Recent U.S. Supreme Court rulings could breathe new life into a Louisiana pastor's COVID-19 lawsuit.

In the early days of the pandemic, Rev. Tony Spell held service at his Life Tabernacle Church in Baton Rouge in defiance of Louisiana Gov. John Bel Edwards' COVID-19 public health mandates. He filed a lawsuit challenging the state's health measures which he said violated his constitutional First Amendment rights and also violated the Louisiana Constitution, the Louisiana Record previously reported.

Over time, public health restrictions were loosened so much that the U.S. Middle District of Louisiana Court found Spell's argument for injunctive relief was moot. The Baton Rouge pastor filed an appeal, which the high court rejected last month.

However, recent court victories for religious groups could strengthen Spell’s case. 

The U.S. Supreme Court ruled in favor of the Catholic Diocese of Brooklyn’s over New York Gov. Andrew Cuomo’s COVID-19 restrictions and filed in favor of churches in two similar lawsuits against California Gov. Gavin Newsom.

Jeffrey Wittenbrink, an attorney with Wittenbrink Law Firm in Baton Rouge and Spell's attorney in this case, saw this as a big victory for Spell's case.
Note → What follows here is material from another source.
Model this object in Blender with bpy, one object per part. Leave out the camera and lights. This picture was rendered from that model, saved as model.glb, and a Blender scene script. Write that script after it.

"It is a big victory because the district court literally thought that we had not even stated a claim and that the governor was within his authority to issue these orders," Wittenbrink told the Louisiana Record. "Therefore we didn't even have a case so he had dismissed us out of hand. If the Fifth Circuit had simply declined to issue a writ or hear us, we would have been dead in the water. We would have been facing trying to appeal a lower decision to the U.S. Supreme Court, which would have been extremely difficult. As it stands we're back in court."

Without ruling on the merits of a pastor’s lawsuit against Louisiana’s pandemic restrictions, a trio of appellate judges said the lower court should reconsider Spell's claims for damages in light of recent case law and the Fifth U.S. Circuit Court of Appeals has said U.S. District Judge Brian Jackson should take another look at the pastor’s case.

Wittenbrink predicts that the criminal charges the pastor incurred by holding religious services during the pandemic will be dismissed on constitutional grounds in the wake of the ruling against Cuomo.